U.S. Treasuries rose on Tuesday on the back of tame U.S. consumer price data, pointing to continuing modest inflation. The data alleviated some anxiety provoked by last month’s pickup in inflation, which pressured Treasuries and sent yields up to near 3% for the benchmark 10-year note. Treasuries tend to strengthen on disappointing economic data, as an economy growing too fast can spur inflation and curb fixed returns of government bonds.

Itau Unibanco returns

Also among new issues was Brazil’s Itau Unibanco Holding SA, which priced its second tier one perpetual transaction in three months. The Brazilian lender priced $750 million of the 6½% subordinated notes at par on Monday, and those notes traded right around issue price on Tuesday.

In December, Itau Unibanco priced $1.25 billion of perpetual notes to yield 6¼%. Both issues had been talked in the mid 6% area.
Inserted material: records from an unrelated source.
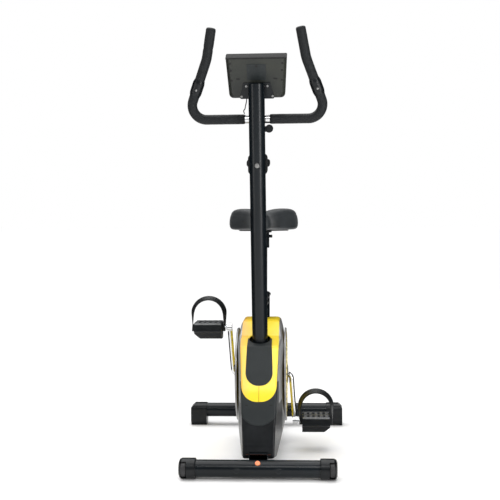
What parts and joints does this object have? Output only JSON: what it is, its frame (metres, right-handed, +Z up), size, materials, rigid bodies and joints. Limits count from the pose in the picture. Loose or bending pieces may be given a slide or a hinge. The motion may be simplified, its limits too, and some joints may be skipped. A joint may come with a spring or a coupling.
{
  "type": "upright magnetic exercise bike",
  "caption": "Upright magnetic exercise bike with leaning mast, console, curved foam handlebar, padded saddle, round drive housing and strapped pedals.",
  "frame": {"origin": "on the floor, midway between the two stabilizer tubes and on the left-right middle", "axes": "-Y is the front of the bike, +X is the rider's left, +Z is up"},
  "size_m": [0.55, 0.762, 1.3147],
  "materials": {
    "frame_black": "black powder coat",
    "steel_chrome": "polished chrome",
    "steel_bright": "zinc-plated steel",
    "black_plastic": "fine-grained black plastic",
    "dark_grey_plastic": "fine-grained dark grey plastic",
    "silver_plastic": "silver-grey plastic",
    "yellow_plastic": "yellow-green plastic",
    "orange_plastic": "orange plastic",
    "foam": "black foam sleeve",
    "vinyl": "dark blue-grey vinyl",
    "rubber": "black rubber",
    "cast_iron": "turned cast iron",
    "screen": "clear screen cover",
    "webbing": "ribbed black strap"
  },
  "bodies": {
    "frame": {"bar_clamp": "steel_bright", "base_frame": "frame_black", "battery_cover": "dark_grey_plastic", "bearing_cups": "steel_bright", "belt": "rubber", "console_back": "dark_grey_plastic", "console_bracket": "frame_black", "console_front": "dark_grey_plastic", "console_lens": "screen", "console_screws": "steel_bright", "disc_left": "yellow_plastic", "disc_right": "yellow_plastic", "fork": "frame_black", "front_cap_left": "black_plastic", "front_cap_right": "black_plastic", "front_panel": "dark_grey_plastic", "front_plug": "orange_plastic", "front_stabilizer": "frame_black", "housing_left": "silver_plastic", "housing_right": "silver_plastic", "lower_fairing": "black_plastic", "mast": "frame_black", "mast_bolt": "steel_bright", "mast_boot": "dark_grey_plastic", "pulse_wire": "rubber", "rear_stabilizer": "frame_black", "seat_bush": "black_plastic", "seat_tube": "frame_black", "stabilizer_bolts": "steel_bright", "stabilizer_nuts": "steel_bright", "tension_base": "black_plastic", "upper_cover": "yellow_plastic", "wheel_axles": "steel_chrome"},
    "crank_set": {"crank": "steel_chrome", "drive_pulley": "black_plastic", "pedal_spindles": "steel_bright"},
    "pedal_left": {"pedal_left": "black_plastic", "strap_left": "webbing"},
    "pedal_right": {"pedal_right": "black_plastic", "strap_right": "webbing"},
    "flywheel": {"flywheel": "cast_iron", "flywheel_shaft": "steel_bright"},
    "magnet_bracket": {"magnet_bracket": "steel_bright"},
    "seat": {"seat_post": "steel_chrome", "saddle_clamp": "frame_black", "saddle_pan": "black_plastic", "saddle": "vinyl"},
    "seat_knob": {"seat_knob": "black_plastic"},
    "handlebar": {"handlebar": "steel_chrome", "foam_left": "foam", "foam_right": "foam", "pulse_sensors": "black_plastic"},
    "clamp_knob": {"clamp_knob": "black_plastic"},
    "tension_knob": {"tension_knob": "black_plastic"},
    "transport_wheel_left": {"transport_wheel_left": "black_plastic"},
    "transport_wheel_right": {"transport_wheel_right": "black_plastic"},
    "rear_cap_left": {"rear_cap_left": "black_plastic"},
    "rear_cap_right": {"rear_cap_right": "black_plastic"},
    "console_button": {"console_button": "yellow_plastic"}
  },
  "joints": [
    {"name": "crank_spin", "type": "hinge", "parent": "frame", "child": "crank_set", "pos_m": [0, 0, 0.245], "axis": [1, 0, 0], "continuous": true},
    {"name": "pedal_left_spin", "type": "hinge", "parent": "crank_set", "child": "pedal_left", "pos_m": [0.174, 0, 0.093], "axis": [1, 0, 0], "continuous": true},
    {"name": "pedal_right_spin", "type": "hinge", "parent": "crank_set", "child": "pedal_right", "pos_m": [-0.174, 0, 0.397], "axis": [1, 0, 0], "continuous": true},
    {"name": "flywheel_spin", "type": "hinge", "parent": "frame", "child": "flywheel", "pos_m": [0, -0.155, 0.16], "axis": [1, 0, 0], "continuous": true},
    {"name": "magnet_swing", "type": "hinge", "parent": "frame", "child": "magnet_bracket", "pos_m": [0, -0.2511, 0.18043], "axis": [1, 0, 0], "range_deg": [0, 7]},
    {"name": "tension_turn", "type": "hinge", "parent": "frame", "child": "tension_knob", "pos_m": [0, -0.18253, 0.91788], "axis": [0, 0.9874, 0.1582], "range_deg": [0, 280]},
    {"name": "seat_slide", "type": "slide", "parent": "frame", "child": "seat", "axis": [0, 0.2588, 0.9659], "range_m": [-0.08, 0.06]},
    {"name": "seat_knob_pull", "type": "slide", "parent": "frame", "child": "seat_knob", "axis": [0, -0.9659, 0.2588], "range_m": [0, 0.01], "stiffness_N_per_m": 900},
    {"name": "handlebar_tilt", "type": "hinge", "parent": "frame", "child": "handlebar", "pos_m": [0, -0.21352, 1.04812], "axis": [1, 0, 0], "range_deg": [-12, 20]},
    {"name": "clamp_knob_turn", "type": "hinge", "parent": "frame", "child": "clamp_knob", "pos_m": [0.034, -0.20878, 1.01849], "axis": [0, 0.9874, 0.1582], "range_deg": [-180, 180]},
    {"name": "wheel_left_roll", "type": "hinge", "parent": "frame", "child": "transport_wheel_left", "pos_m": [0.214, -0.358, 0.03], "axis": [1, 0, 0], "continuous": true},
    {"name": "wheel_right_roll", "type": "hinge", "parent": "frame", "child": "transport_wheel_right", "pos_m": [-0.214, -0.358, 0.03], "axis": [1, 0, 0], "continuous": true},
    {"name": "rear_cap_left_turn", "type": "hinge", "parent": "frame", "child": "rear_cap_left", "pos_m": [0.246, 0.35, 0.052], "axis": [1, 0, 0], "range_deg": [-20, 20]},
    {"name": "rear_cap_right_turn", "type": "hinge", "parent": "frame", "child": "rear_cap_right", "pos_m": [-0.246, 0.35, 0.052], "axis": [1, 0, 0], "range_deg": [-20, 20]},
    {"name": "console_button_press", "type": "slide", "parent": "frame", "child": "console_button", "axis": [0, -0.8746, -0.4848], "range_m": [0, 0.0015], "stiffness_N_per_m": 500}
  ],
  "couplings": [
    {"joint": "crank_spin", "follows": "flywheel_spin", "ratio": 0.14407},
    {"joint": "tension_turn", "follows": "magnet_swing", "ratio": 40}
  ]
}
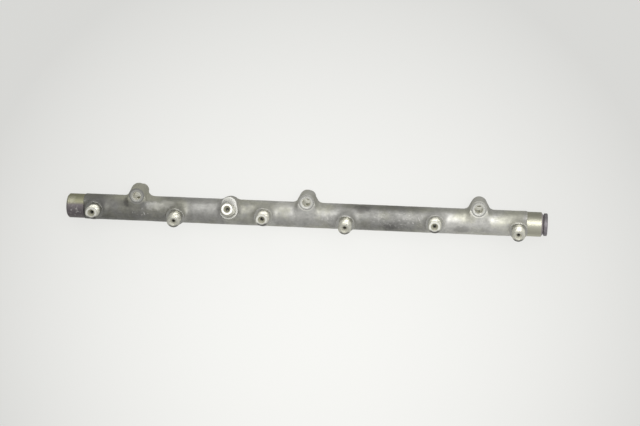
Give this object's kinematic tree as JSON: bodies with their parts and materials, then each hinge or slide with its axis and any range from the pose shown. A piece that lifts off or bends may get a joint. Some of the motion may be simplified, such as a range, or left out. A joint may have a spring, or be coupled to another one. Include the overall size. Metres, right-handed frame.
{
  "type": "fuel rail",
  "caption": "Forged common-rail pressure tube with threaded line stubs, bolt lugs and a screw plug, for an in-line six diesel",
  "frame": {"origin": "axis of the middle bolt hole, on the plane of the three mounting pads", "axes": "+X along the rail to the plugged end, +Y from the tube to the bolt lugs, +Z out of the mounting plane, the way the bolts leave"},
  "size_m": [0.5136, 0.0421, 0.0473],
  "materials": {
    "forged_steel": "rough forged grey, machined bright",
    "dark_steel": "dark phosphated, satin"
  },
  "bodies": {
    "root": {"rail_body": "forged_steel", "end_plug": "dark_steel"}
  },
  "joints": []
}
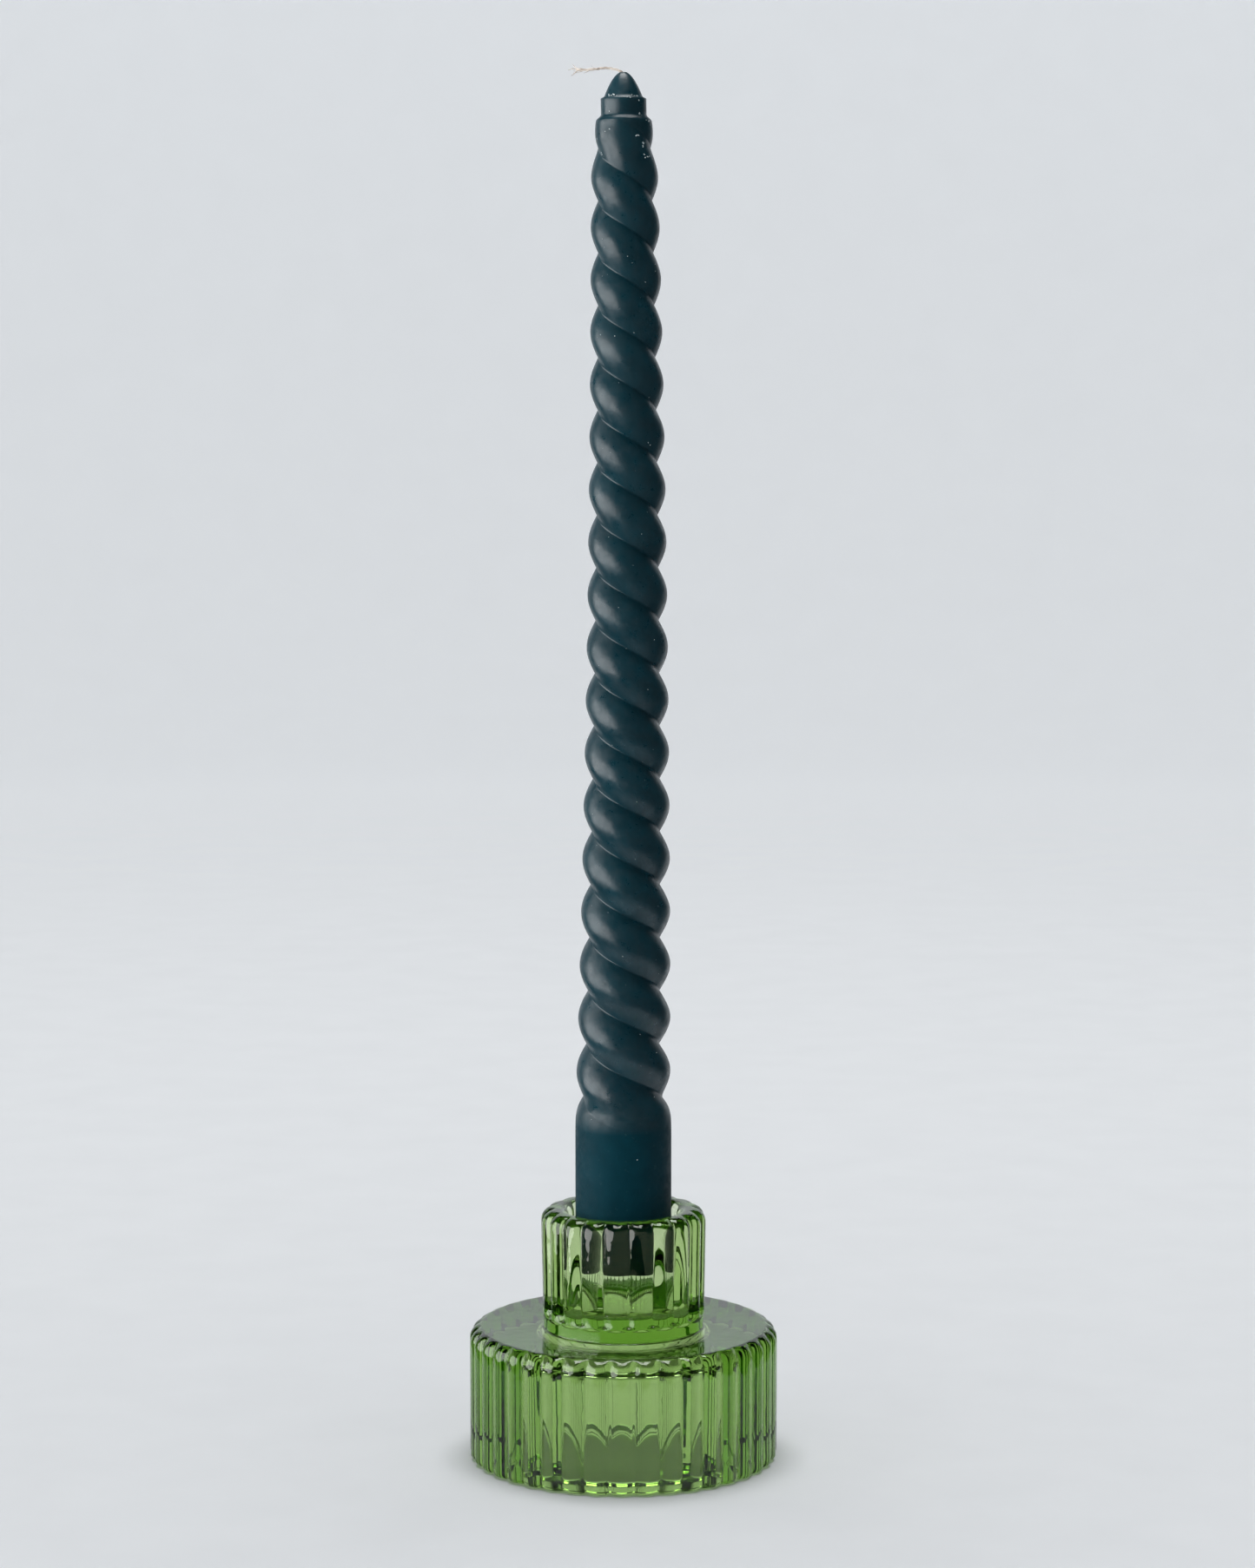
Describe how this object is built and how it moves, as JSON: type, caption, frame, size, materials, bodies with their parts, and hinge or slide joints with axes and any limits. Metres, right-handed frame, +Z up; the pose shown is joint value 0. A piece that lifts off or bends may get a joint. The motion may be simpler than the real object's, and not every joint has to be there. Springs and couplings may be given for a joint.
{
  "type": "candlestick",
  "caption": "Ribbed pressed-glass candlestick, a wide hollow drum under a narrow socket, holding a twisted taper candle with a bent wick.",
  "frame": {"origin": "centre of the foot, on the surface that the holder stands on", "axes": "+Z up along the candle, -Y towards the viewer, +X to the viewer's right; the wick's stub points to -X"},
  "size_m": [0.0708, 0.0708, 0.3164],
  "materials": {
    "green_glass": "pressed and fire-polished",
    "teal_wax": "satin wax",
    "cream_cotton": "braided cotton"
  },
  "bodies": {
    "holder": {"glass_holder": "green_glass"},
    "candle": {"twisted_candle": "teal_wax", "wick": "cream_cotton"}
  },
  "joints": [
    {"name": "candle_lift", "type": "slide", "parent": "holder", "child": "candle", "axis": [0, 0, 1], "range_m": [0, 0.05]}
  ]
}
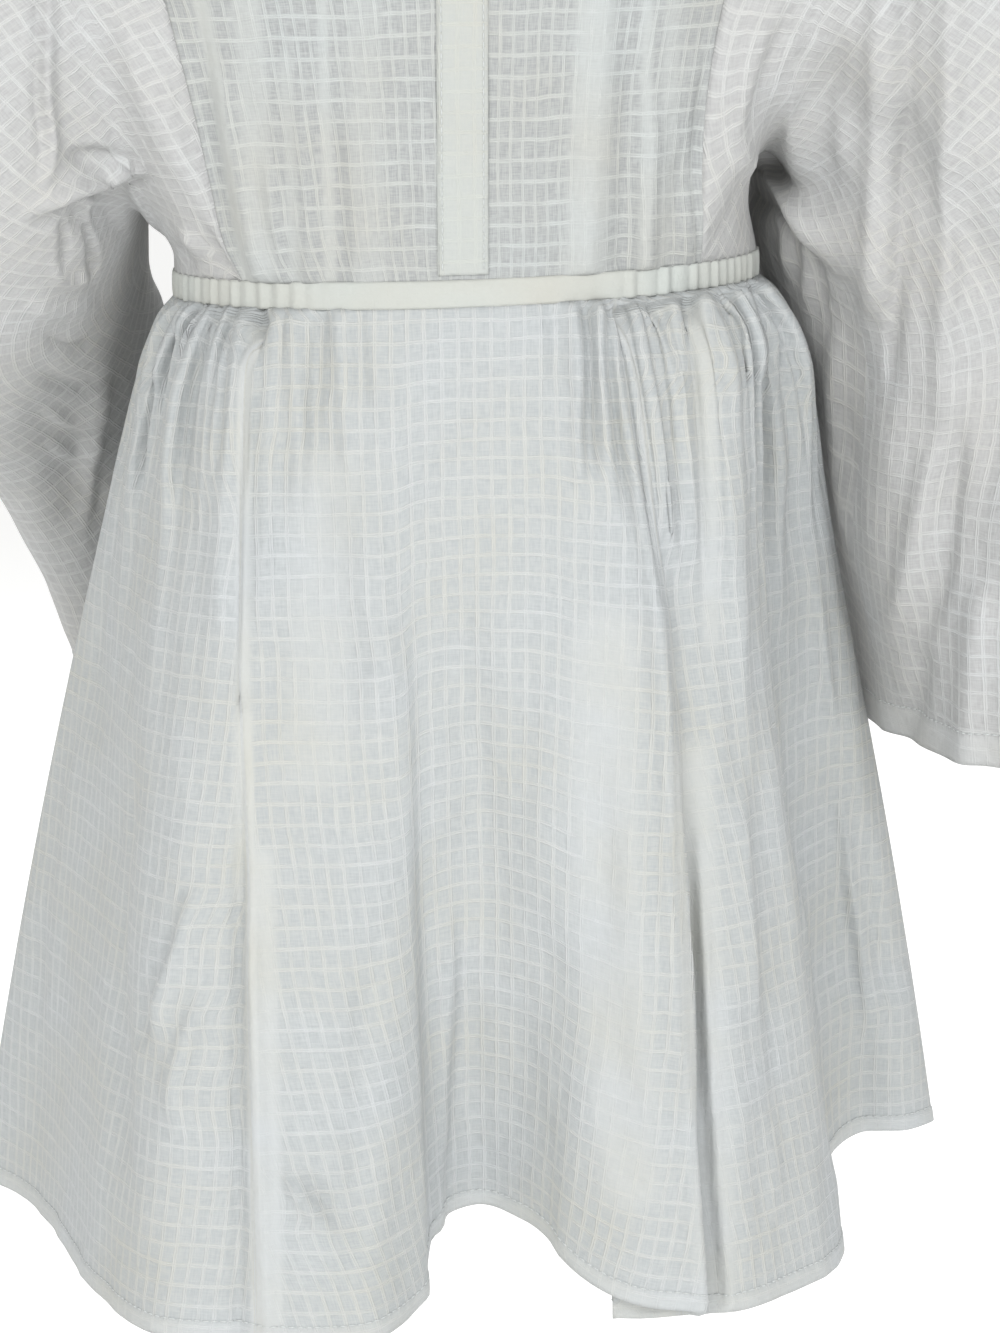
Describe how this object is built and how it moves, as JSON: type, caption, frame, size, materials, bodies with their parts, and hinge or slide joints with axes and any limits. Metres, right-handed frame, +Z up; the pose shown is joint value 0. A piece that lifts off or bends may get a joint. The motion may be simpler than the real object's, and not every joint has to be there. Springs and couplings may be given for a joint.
{
  "type": "mini dress",
  "caption": "Long-sleeved mini dress with a loose bodice, wide sleeves, an elastic waist casing and a full gathered skirt, hollow and shaped as worn.",
  "frame": {"origin": "midway between the shoulders at the height of the side of the neck, where the wearer holds the dress up", "axes": "+Z up along the dress, -Y out of its front, +X towards the side on the right of the front view"},
  "size_m": [0.5773, 0.3731, 0.8227],
  "materials": {
    "bodice_cotton": "sheer crinkled windowpane cotton, matt",
    "sleeve_cotton": "sheer crinkled windowpane cotton cut on the bias, matt",
    "skirt_cotton": "crinkled windowpane cotton, matt",
    "doubled_cotton": "two and more layers of plain cotton, matt"
  },
  "bodies": {
    "root": {"bodice_front": "bodice_cotton", "bodice_back": "bodice_cotton", "front_placket": "doubled_cotton", "neck_binding": "doubled_cotton", "waist_casing": "doubled_cotton", "sleeve_left": "sleeve_cotton", "sleeve_right": "sleeve_cotton", "skirt_front": "skirt_cotton", "skirt_back": "skirt_cotton"}
  },
  "joints": []
}
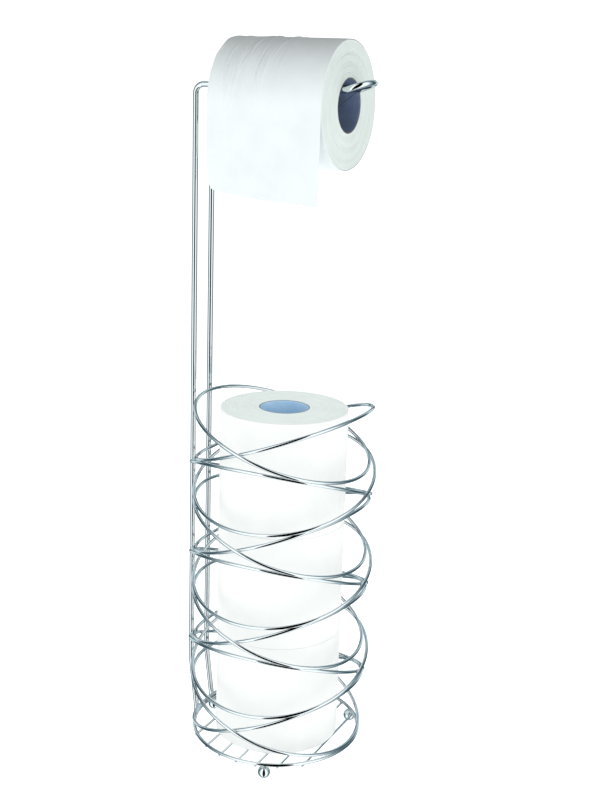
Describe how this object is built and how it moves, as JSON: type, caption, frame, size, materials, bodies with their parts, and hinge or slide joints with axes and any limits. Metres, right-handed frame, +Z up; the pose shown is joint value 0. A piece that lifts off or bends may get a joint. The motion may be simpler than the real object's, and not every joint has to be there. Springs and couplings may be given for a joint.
{
  "type": "free-standing toilet roll holder with spare roll cage",
  "caption": "Free-standing chrome wire toilet roll holder: a raised arm carries the roll in use over a round wire cage that stores a stack of spare rolls.",
  "frame": {"origin": "on the floor, at the vertical axis of the cage of wire rings", "axes": "+Z up; +X the way the arm points, so the two uprights stand at -X; +Y completes a right-handed frame, and the roll's loose end hangs on the -Y side"},
  "size_m": [0.1692, 0.166, 0.6227],
  "materials": {
    "chrome_wire": "polished",
    "tissue_paper": "matte",
    "core_card": "matte"
  },
  "bodies": {
    "stand": {"ball_foot_1": "chrome_wire", "ball_foot_2": "chrome_wire", "ball_foot_3": "chrome_wire", "base_bar_1": "chrome_wire", "base_bar_2": "chrome_wire", "base_bar_3": "chrome_wire", "base_bar_4": "chrome_wire", "base_bar_5": "chrome_wire", "base_bar_6": "chrome_wire", "base_bar_7": "chrome_wire", "base_ring": "chrome_wire", "cage_ring_1a": "chrome_wire", "cage_ring_1b": "chrome_wire", "cage_ring_2a": "chrome_wire", "cage_ring_2b": "chrome_wire", "cage_ring_3a": "chrome_wire", "cage_ring_3b": "chrome_wire", "cage_ring_4a": "chrome_wire", "cage_ring_4b": "chrome_wire", "cage_ring_5a": "chrome_wire", "cage_ring_5b": "chrome_wire", "cage_ring_6a": "chrome_wire", "cage_ring_6b": "chrome_wire", "cage_ring_7a": "chrome_wire", "cage_ring_7b": "chrome_wire", "reserve_1_core": "core_card", "reserve_1_paper": "tissue_paper", "reserve_2_core": "core_card", "reserve_2_paper": "tissue_paper", "upright_frame": "chrome_wire"},
    "hanging_roll": {"hanging_core": "core_card", "hanging_paper": "tissue_paper"},
    "tail": {"hanging_tail": "tissue_paper"},
    "top_spare_roll": {"reserve_3_core": "core_card", "reserve_3_paper": "tissue_paper"}
  },
  "joints": [
    {"name": "roll_spin", "type": "hinge", "parent": "stand", "child": "hanging_roll", "pos_m": [0, 0, 0.5717], "axis": [1, 0, 0], "continuous": true},
    {"name": "tail_hang", "type": "hinge", "parent": "hanging_roll", "child": "tail", "pos_m": [0, 0, 0.5717], "axis": [1, 0, 0], "continuous": true},
    {"name": "spare_lift", "type": "slide", "parent": "stand", "child": "top_spare_roll", "axis": [0, 0, 1], "range_m": [0, 0.115]}
  ],
  "couplings": [
    {"joint": "tail_hang", "follows": "roll_spin", "ratio": -1}
  ]
}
“People were frustrated with it coming back so soon, but what can you do with Treasuries widening out 50 basis points. The bonds were trading around par, where they came, so they really did OK,” a New York-based market source said.

Brazil corporates eyed

The rest of the Brazilian corporate and sovereign universe was trading about in line with the rest of EM on Tuesday, which was a little wider with the move in Treasuries.

Two weeks ago, several Brazilian corporates were downgraded by Fitch Ratings on the heels its downgrade of the sovereign issuer to BB- from BB. The downgrades didn’t really affect the market, however.

“[It] hasn’t done any worse. The bonds traded up on the day of the downgrade, broader market was up and brazil went up with it.

“It wasn’t considered new news. The broader market was up and Brazil went up with it,” a market source said. In the interim, Brazil has traded pretty much in line with the rest of the Latin America universe, the source said.

Petroleo Brasileiro SA and Petrobras Global Finance BV were among the corporate credits downgraded by Fitch, cut to BB- from BB.

On Tuesday, Petrobras’ 5¾% notes due 2029 were down about a point on the day to 95.95, according to Trace data.

Petrobras’ 6.85% notes due 2115 also slipped a little less than a point to about 94.7 from 95.5.

In terms of new issuance for Latin America, a deal for Unigel Participacoes SA is expected to price on Thursday after a roadshow wraps up on Wednesday. The Brazilian-based chemical producer is expected to price an offering of seven-year notes, using proceeds to repay short-term debt and for general corporate purposes.

Also on the calendar is a deal for Peru LNG SRL. The Lima-based gas-fired power company was expected to use proceeds together with bank debt to refinance $1.2 billion of existing debt.

Elsewhere, Chengdu Xingcheng Investment Group Co. Ltd. joined the calendar with a plan to price two tranches of euro-denominated notes. The proceeds will be used for project construction and credit repayment.

And Dar Al Arkan Real Estate Development Co. was talking a $300 million five-year Sukuk offering to yield in the area of 7½%, according to a market source on Tuesday.

Goldman Sachs International, Deutsche Bank, Dubai Islamic Bank, Alkhair Capital, Emirates NBD, Nomura, Noor Bank and Standard Chartered are bookrunners for the deal, which was expected to price later Tuesday.

The consumer-price index increased 0.2% in February after rising 0.5% in January, the Labor Department said Tuesday. Core inflation, excluding the volatile food and energy categories, slowed to a rate of 0.182% in February from 0.349% in January.